- **Request**: Begin at the line that contains "PIN_Y, PIN_Z), -LID_OPEN)", stop after the line that contains "zip(*points))), Vector(map(max, zip(*points)))", and reproduce only that span, unaltered.

- **Source material**:
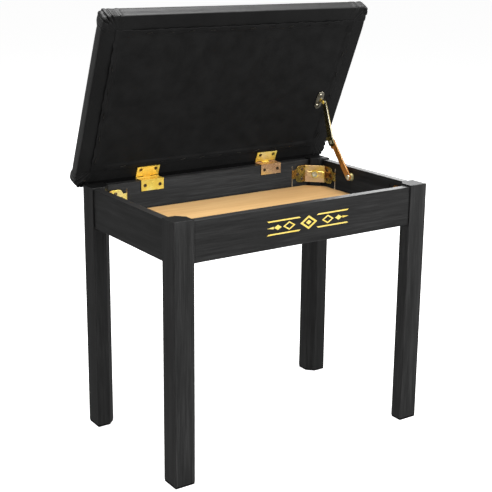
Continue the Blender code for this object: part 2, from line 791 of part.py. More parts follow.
def arm_outline(length, start_width, end_width):
    """A flat arm from the origin along +X with round ends."""
    near_radius, far_radius = start_width / 2, end_width / 2
    slope = math.asin((near_radius - far_radius) / length)
    quarter = math.pi / 2
    far = circle_points(length, 0, far_radius, 8, slope - quarter, math.pi - 2 * slope)
    near = circle_points(0, 0, near_radius, 8, quarter - slope, math.pi + 2 * slope)
    return far + near


def lie_across(piece, x):
    """Turns a plate made in its own XY into its parent's YZ, at X = x."""
    piece.matrix_local = Matrix(((0, 0, 1, x), (1, 0, 0, 0), (0, 1, 0, 0), (0, 0, 0, 1)))


def build_arm(name, pivot, target, x, widths, spec):
    """A stay arm at X = x on an empty at its pivot, with the empty's Y along the arm."""
    angle = math.atan2(target[1] - pivot[1], target[0] - pivot[0])
    length = math.dist(pivot, target)
    hub = empty(name + "_pivot", (0, pivot[0], pivot[1]), angle)
    holes = [(0, 0, PIVOT_HOLE), (length, 0, PIVOT_HOLE)]
    arm = plate(name, arm_outline(length, *widths), ARM_THICK, holes, spec, hub)
    lie_across(arm, x)
    return arm, hub, length


def build_stay():
    """The folding stay: the lower arm, the upper arm and the rivet at the knee between them."""
    wall = (FRAME_Y + STAY_WALL[0], STAY_WALL[1])
    knee = (FRAME_Y + STAY_KNEE[0], STAY_KNEE[1])
    lid_pivot = (
        PIN_Y - STAY_LID_REACH * math.cos(LID_OPEN) - STAY_LID_DROP * math.sin(LID_OPEN),
        PIN_Z + STAY_LID_REACH * math.sin(LID_OPEN) - STAY_LID_DROP * math.cos(LID_OPEN),
    )
    widths = (LOWER_ARM_WIDTH, LOWER_ARM_WIDTH)
    lower, lower_hub, lower_length = build_arm(
        "stay_lower_arm", wall, knee, LOWER_ARM_X, widths, COPPER
    )
    edge = LOWER_ARM_WIDTH / 2
    ear = plate(
        "stay_lower_ear",
        [
            (lower_length - EAR_START - EAR_WIDTH, 0.9 * -edge),
            (lower_length - EAR_START - EAR_WIDTH * 0.8, -edge - EAR_RISE),
            (lower_length - EAR_START - EAR_WIDTH * 0.2, -edge - EAR_RISE),
            (lower_length - EAR_START, 0.9 * -edge),
        ],
        ARM_THICK,
        parent=lower_hub,
    )
    lie_across(ear, LOWER_ARM_X)
    boolean(lower, ear, "UNION")

    upper, upper_hub, upper_length = build_arm(
        "stay_upper_arm", lid_pivot, knee, UPPER_ARM_X, UPPER_ARM_WIDTH, ZINC
    )
    edge = UPPER_ARM_WIDTH[1] / 2 - 2 * GAP
    ear_end = upper_length - EAR_START
    inner_face = UPPER_ARM_X - ARM_THICK / 2
    ear = box(
        "stay_upper_ear",
        (inner_face - EAR_RISE, ear_end - EAR_WIDTH, edge - EAR_THICK),
        (UPPER_ARM_X, ear_end, edge),
        parent=upper_hub,
    )
    boolean(upper, ear, "UNION")

    under = inner_face - GAP
    head = [
        (RIVET_SHOULDER, LOWER_ARM_X - ARM_THICK / 2 - GAP),
        (RIVET_SHOULDER, UPPER_ARM_X + ARM_THICK / 2 + GAP),
        (PIVOT_RADIUS, UPPER_ARM_X + ARM_THICK / 2 + GAP),
        (PIVOT_RADIUS, under),
        (RIVET_HEAD, under),
        (RIVET_HEAD * 0.85, under - RIVET_DOME * 0.6),
        (RIVET_HEAD * 0.45, under - RIVET_DOME),
    ]
    turned("stay_knee_rivet_head", head, (0, upper_length, 0), (1, 0, 0), STEEL, upper_hub)
    beyond = LOWER_ARM_X + ARM_THICK / 2 + GAP
    tail = [
        (RIVET_HEAD * 0.5, beyond + RIVET_DOME),
        (RIVET_HEAD * 0.9, beyond + RIVET_DOME * 0.6),
        (RIVET_HEAD * 0.9, beyond),
        (PIVOT_RADIUS, beyond),
        (PIVOT_RADIUS, LOWER_ARM_X - ARM_THICK / 2),
    ]
    turned("stay_knee_rivet_tail", tail, (0, lower_length, 0), (1, 0, 0), STEEL, lower_hub)
    return wall


def build_wall_boss(wall, apron):
    """The domed boss on the right apron, and the screw that holds it and the lower arm."""
    face = INNER_X - GAP
    crown = LOWER_ARM_X + ARM_THICK / 2 + GAP
    profile = [
        (0.0040, crown),
        (0.0062, crown + 0.0010),
        (0.0076, crown + 0.0030),
        (0.0080, face - 0.0010),
        (0.0080, face),
    ]
    boss = turned("stay_wall_boss", profile, (0, *wall), (1, 0, 0), STEEL)
    bore = cylinder("stay_wall_bore", (crown - 0.01, *wall), (face + 0.01, *wall), PIVOT_HOLE)
    boolean(boss, bore)
    head_face = LOWER_ARM_X - ARM_THICK / 2 - GAP
    end = INNER_X + 0.011
    screw_profile = [
        (0.0005, end),
        (PIVOT_RADIUS, end - 0.003),
        (PIVOT_RADIUS, head_face),
        (0.0050, head_face),
        (0.0046, head_face - 0.0009),
        (0.0032, head_face - 0.0017),
        (0.0015, head_face - 0.0020),
    ]
    pivot_screw = turned("stay_wall_screw", screw_profile, (0, *wall), (1, 0, 0), STEEL)
    for index in range(2):
        slot = box(
            f"stay_wall_screw_slot_{index}",
            (head_face - 0.004, -0.0028, -0.0004),
            (head_face - 0.0011, 0.0028, 0.0004),
        )
        slot.location = (slot.location.x, *wall)
        slot.rotation_euler = (math.radians(30 + 90 * index), 0, 0)
        boolean(pivot_screw, slot)
    hole = cylinder("stay_wall_hole", (INNER_X - 0.004, *wall), (end + 0.001, *wall), PIVOT_HOLE)
    boolean(apron, hole)


def build():
    build_legs()
    build_feet()
    build_long_apron("front_apron", -1)
    back_apron = build_long_apron("back_apron", 1)
    build_short_apron("left_apron", -1)
    right_apron = build_short_apron("right_apron", 1)
    build_panel()
    build_brackets()
    build_corner_bolts()
    lid = empty("lid_hinge_axis", (0, PIN_Y, PIN_Z), -LID_OPEN)
    board, cover, dust = build_lid(lid)
    for label, middle_x in (("left", -HINGE_X), ("right", HINGE_X)):
        build_frame_leaf(f"{label}_hinge_frame_leaf", middle_x, back_apron)
        build_pin(f"{label}_hinge_pin", middle_x)
        build_lid_leaf(f"{label}_hinge_lid_leaf", middle_x, lid, [board, cover])
    build_stay_lid_plate(lid, board, dust)
    wall = build_stay()
    build_wall_boss(wall, right_apron)


build()
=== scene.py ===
"""Looks for a storage piano bench: film-faced frame, upholstered lid, plated hardware.

Lengths are metres. The lid's soft pieces are made as if the lid were closed, about its hinge
pin (x along the bench, y to the back, z up), and then turned to the open lid.
"""

import json
import math
import random

import bmesh
import bpy
from mathutils import Matrix, Vector, noise


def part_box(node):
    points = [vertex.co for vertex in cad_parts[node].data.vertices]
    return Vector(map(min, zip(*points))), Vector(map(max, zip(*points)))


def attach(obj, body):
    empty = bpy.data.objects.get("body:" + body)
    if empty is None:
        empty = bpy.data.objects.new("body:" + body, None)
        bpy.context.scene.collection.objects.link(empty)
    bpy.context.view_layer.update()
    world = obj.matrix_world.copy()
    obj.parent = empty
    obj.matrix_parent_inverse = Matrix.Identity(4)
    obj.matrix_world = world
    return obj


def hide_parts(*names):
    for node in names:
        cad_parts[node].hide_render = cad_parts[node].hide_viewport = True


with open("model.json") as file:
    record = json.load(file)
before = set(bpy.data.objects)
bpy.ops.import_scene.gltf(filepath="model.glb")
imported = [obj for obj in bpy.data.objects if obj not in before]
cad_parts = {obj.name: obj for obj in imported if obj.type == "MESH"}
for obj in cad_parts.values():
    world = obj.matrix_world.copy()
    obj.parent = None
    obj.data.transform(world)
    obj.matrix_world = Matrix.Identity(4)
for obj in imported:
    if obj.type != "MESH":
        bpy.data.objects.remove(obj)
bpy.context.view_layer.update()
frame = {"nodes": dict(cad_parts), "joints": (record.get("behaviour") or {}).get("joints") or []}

NODES = frame["nodes"]
CORNERS = {"back_right": (1, 1), "back_left": (-1, 1), "front_left": (-1, -1), "front_right": (1, -1)}

LID_JOINT = next(joint for joint in frame["joints"] if joint["name"] == "lid_hinge")
PIN = Vector(LID_JOINT["pos_m"])
UP = Vector((0, 0, 1))
LID_OPEN = math.radians(LID_JOINT["range_deg"][1])
LID = Matrix.Translation(PIN) @ Matrix.Rotation(-LID_OPEN, 4, "X")

INNER_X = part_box("right_apron")[0].x
BACK_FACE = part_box("back_apron")[0].y  # inner face of the back apron
FRONT_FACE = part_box("front_apron")[1].y  # inner face of the front apron
MIDDLE_Y = (BACK_FACE + FRONT_FACE) / 2
INNER_Y = (BACK_FACE - FRONT_FACE) / 2
APRON_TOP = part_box("front_apron")[1].z
LEG_BOXES = [[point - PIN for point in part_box(f"leg_{corner}")] for corner in CORNERS]


def lid_box(node):
    """Lowest and highest corner of a lid node with the lid closed, about the pin."""
    back = LID.inverted()
    points = [back @ vert.co for vert in NODES[node].data.vertices]
    low = Vector([min(point[axis] for point in points) for axis in range(3)])
    high = Vector([max(point[axis] for point in points) for axis in range(3)])
    return low, high


# ---------------- meshes


def add_object(name, data):
    """A new object in the scene, from its mesh, light or camera."""
    obj = bpy.data.objects.new(name, data)
    bpy.context.scene.collection.objects.link(obj)
    return obj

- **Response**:
    lid = empty("lid_hinge_axis", (0, PIN_Y, PIN_Z), -LID_OPEN)
    board, cover, dust = build_lid(lid)
    for label, middle_x in (("left", -HINGE_X), ("right", HINGE_X)):
        build_frame_leaf(f"{label}_hinge_frame_leaf", middle_x, back_apron)
        build_pin(f"{label}_hinge_pin", middle_x)
        build_lid_leaf(f"{label}_hinge_lid_leaf", middle_x, lid, [board, cover])
    build_stay_lid_plate(lid, board, dust)
    wall = build_stay()
    build_wall_boss(wall, right_apron)


build()
=== scene.py ===
"""Looks for a storage piano bench: film-faced frame, upholstered lid, plated hardware.

Lengths are metres. The lid's soft pieces are made as if the lid were closed, about its hinge
pin (x along the bench, y to the back, z up), and then turned to the open lid.
"""

import json
import math
import random

import bmesh
import bpy
from mathutils import Matrix, Vector, noise


def part_box(node):
    points = [vertex.co for vertex in cad_parts[node].data.vertices]
    return Vector(map(min, zip(*points))), Vector(map(max, zip(*points)))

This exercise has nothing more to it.